Short task: Count how many lines below include the string "data", and give that number without anything else.

--

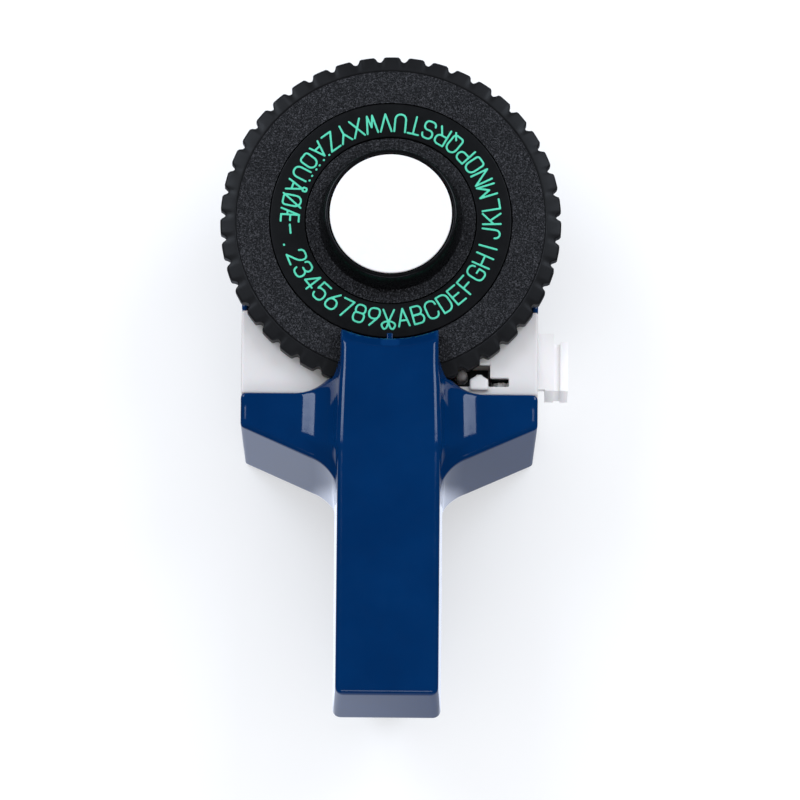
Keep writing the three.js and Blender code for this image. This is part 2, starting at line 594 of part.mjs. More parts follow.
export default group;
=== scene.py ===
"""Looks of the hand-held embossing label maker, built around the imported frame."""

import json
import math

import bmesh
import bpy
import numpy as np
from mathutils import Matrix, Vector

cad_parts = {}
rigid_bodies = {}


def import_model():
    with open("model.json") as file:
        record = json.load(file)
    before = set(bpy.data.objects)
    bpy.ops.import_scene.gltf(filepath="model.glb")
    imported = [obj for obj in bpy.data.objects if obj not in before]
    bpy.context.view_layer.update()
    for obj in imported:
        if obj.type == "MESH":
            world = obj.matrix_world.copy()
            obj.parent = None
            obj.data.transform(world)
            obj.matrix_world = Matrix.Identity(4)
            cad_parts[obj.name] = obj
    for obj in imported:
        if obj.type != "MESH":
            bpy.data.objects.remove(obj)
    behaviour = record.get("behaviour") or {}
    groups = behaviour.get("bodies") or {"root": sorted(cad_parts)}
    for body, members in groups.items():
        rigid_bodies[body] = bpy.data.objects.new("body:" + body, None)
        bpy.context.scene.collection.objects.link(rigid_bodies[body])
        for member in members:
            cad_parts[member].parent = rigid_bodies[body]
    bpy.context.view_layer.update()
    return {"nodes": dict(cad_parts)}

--

Solution: 5